Goal: Collect each line of the entries that holds the string "This".

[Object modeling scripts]
^^^^

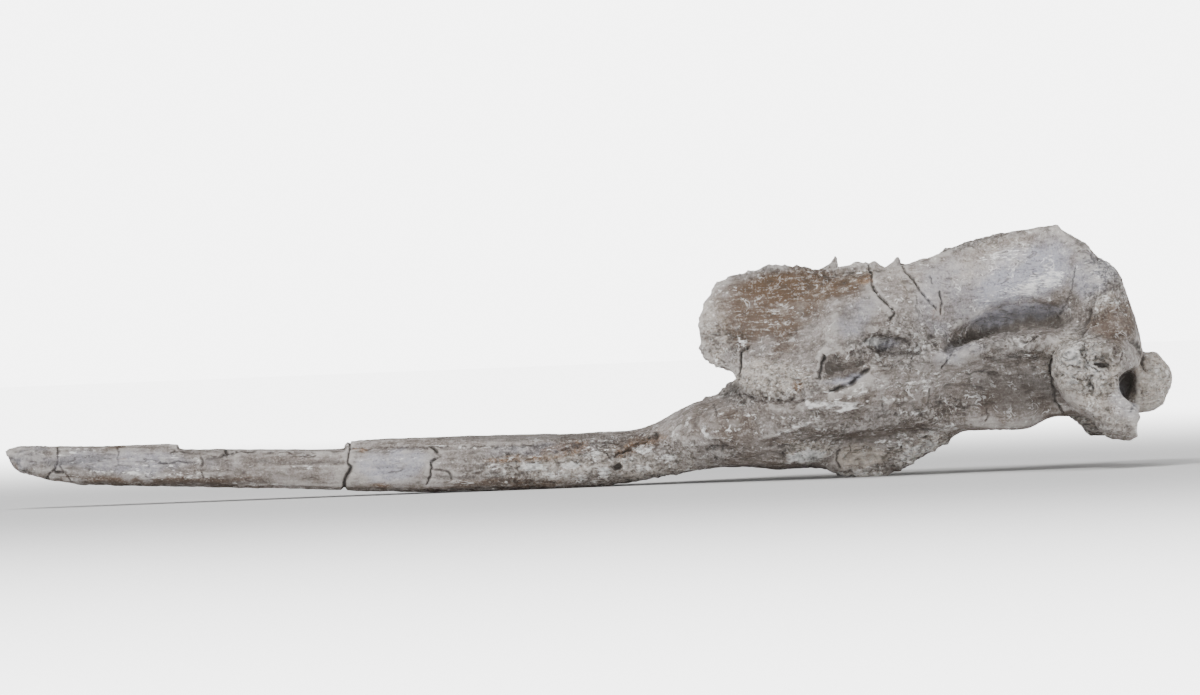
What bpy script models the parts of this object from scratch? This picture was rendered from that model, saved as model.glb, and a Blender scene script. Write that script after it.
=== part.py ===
# Fossil skull of a long-snouted, crested dolphin.
#
# Metres, +Z up. The rostrum (snout) points along -X, the condyles (neck joints) along +X,
# and the animal's left side faces -Y. The skull is one bone mass, so it is one object.
# The tables are in millimetres from the rostrum's tip and above the rostrum's underside.
# At the end the skull is turned and lowered onto the two places it lies on, with the middle
# of its box over the origin.

import math

import bmesh
import bpy
import numpy as np
from mathutils import Matrix, Vector

MM = 0.001

# Driving dimensions
SKULL_LENGTH = 700.0 * MM
TABLE_LENGTH = 700.0
UNIT = SKULL_LENGTH / TABLE_LENGTH

# Depth of the flat worn where the skull lies, and depth of the ground that trims it
REST_TRIM = 0.8 * MM
GROUND_DEPTH = 40.0

# Fineness of the surface: table units between slices, points per table point, fusing grid,
# share of the fused faces kept
SLICE_STEP = 4.0
RING_STEPS = 3
VOXEL = 2.4 * MM
KEEP_FACES = 0.08

BONE_COLOUR = (0.36, 0.32, 0.29, 1.0)
BONE_ROUGHNESS = 0.78

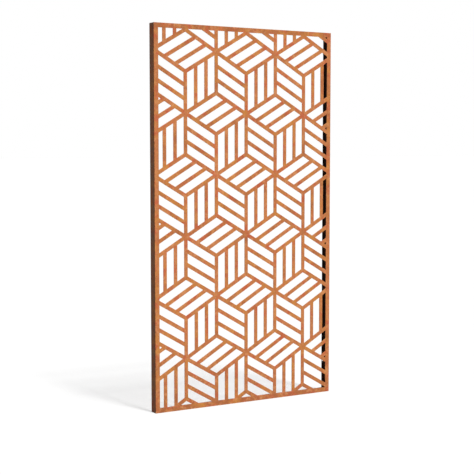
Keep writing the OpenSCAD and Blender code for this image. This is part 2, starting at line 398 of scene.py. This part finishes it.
# Triangles that fill the first outline around the others, which are its holes, as seen in the
# plane of two axes. Those with all three corners on one hole lie in it, and are left out.
def fill(outlines, axes):
    corners = np.vstack(outlines)
    lengths = np.array([len(outline) for outline in outlines])
    ends = np.cumsum(lengths)
    here = np.arange(ends[-1])
    following = here + 1
    following[ends - 1] = ends - lengths
    edges = np.stack([here, following], axis=1)
    insideOnly = 1   # the output that leaves out what lies past the outer outline
    found = delaunay_2d_cdt(corners[:, axes].tolist(), edges.tolist(), [], insideOnly, sameSpot)
    source = np.array([sources[0] for sources in found[3]])
    triangles = source[np.array(found[2])]
    owner = np.repeat(np.arange(len(outlines)), lengths)[triangles]
    inHole = (owner.min(axis=1) == owner.max(axis=1)) & (owner[:, 0] > 0)
    return corners, triangles[~inHole]


# A piece from patches of its surface, each its corners in mm and its faces. Corners in one
# spot become one, and faces turn outwards.
def addPiece(name, patches, material, replaced):
    starts = np.cumsum([0] + [len(patch[0]) for patch in patches])
    faces = [face for start, patch in zip(starts, patches) for face in (patch[1] + start).tolist()]
    mesh = bpy.data.meshes.new(name)
    mesh.from_pydata((np.vstack([patch[0] for patch in patches]) * mm).tolist(), [], faces)
    solid = bmesh.new()
    solid.from_mesh(mesh)
    bmesh.ops.remove_doubles(solid, verts=solid.verts, dist=sameSpot * mm)
    bmesh.ops.recalc_face_normals(solid, faces=solid.faces)
    solid.to_mesh(mesh)
    solid.free()
    mesh.materials.append(material)
    mesh.shade_smooth()
    mesh.set_sharp_from_angle(angle=radians(sharpFrom))
    piece = bpy.data.objects.new(name, mesh)
    bpy.context.scene.collection.objects.link(piece)
    piece.modifiers.new("flat faces stay flat", "WEIGHTED_NORMAL").keep_sharp = True
    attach(piece, "root")
    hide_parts(replaced)
    return piece


# Steps from the corners of a closed outline to its left: the sum S of the left normals of the
# two edges that meet there, times 2 / |S|^2, keeps every edge parallel to itself.
def stepsLeft(outline):
    along = np.roll(outline, -1, axis=0) - outline
    along = along / np.linalg.norm(along, axis=1)[:, None]
    left = np.stack([-along[:, 1], along[:, 0]], axis=1)
    total = left + np.roll(left, 1, axis=0)
    return 2 * total / (total ** 2).sum(axis=1)[:, None]


# Half the sum of the cross products of neighbouring corners: above 0 for an anticlockwise outline.
def area(outline):
    x, z = outline.T
    return (x * np.roll(z, -1) - np.roll(x, -1) * z).sum() / 2


# The points of a circle: its centre, plus its radius times (cos a, sin a).
def circle(centre, radius):
    angle = np.arange(roundHole) * 2 * pi / roundHole
    return np.array(centre) + radius * np.stack([np.cos(angle), np.sin(angle)], axis=1)


# A flat plate with rounded rims, from its outline and its holes'. At an angle a of a rim, an
# outline is carried into the plate by ease (1 - sin a) and away from a face by ease (1 - cos a).
def easedPlate(outlines, front, back, ease):
    angle = np.radians([0, 45, 90])
    inwards, deeper = ease * (1 - np.sin(angle)), ease * (1 - np.cos(angle))
    inset = np.concatenate([inwards, inwards[::-1]])[:, None, None]
    depth = np.concatenate([front + deeper, back - deeper[::-1]])[:, None]
    rims = []
    for order, outline in enumerate(outlines):
        side = 1 if (area(outline) > 0) == (order == 0) else -1
        flat = outline + side * stepsLeft(outline) * inset
        rims.append(np.stack([flat[..., 0], depth + np.zeros(len(outline)), flat[..., 1]], axis=-1))
    faces = [fill([rim[end] for rim in rims], [0, 2]) for end in (0, -1)]
    return [wall(rim) for rim in rims] + faces


# The sheet, in mm. Its slots leave bars of one width, which draw stacked cubes.
sheet = {
    "border": 22, "cubeWidth": 328, "cubeEdge": 191.5, "barWidth": 18.5, "barsPerFace": 2,
    "firstJoint": 120,     # from the top down to the first row of joints with six arms
    "sliver": 1,           # mm2: what the border leaves of a slot isn't cut, if it's smaller
    "ease": 0.25,          # how far the rust has rounded the laser's rims
}


# The part of a convex outline where side * (limit - coordinate) isn't below 0.
def clipped(outline, axis, limit, side):
    ahead = np.roll(outline, -1, axis=0)
    room, roomAhead = side * (limit - outline[:, axis]), side * (limit - ahead[:, axis])
    share = room / np.where(room == roomAhead, 1, room - roomAhead)
    crossings = outline + (ahead - outline) * share[:, None]
    keep = np.stack([room >= 0, room * roomAhead < 0], axis=1).ravel()
    return np.stack([outline, crossings], axis=1).reshape(-1, 2)[keep]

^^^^

Expected answer:
What bpy script models the parts of this object from scratch? This picture was rendered from that model, saved as model.glb, and a Blender scene script. Write that script after it.
Keep writing the OpenSCAD and Blender code for this image. This is part 2, starting at line 398 of scene.py. This part finishes it.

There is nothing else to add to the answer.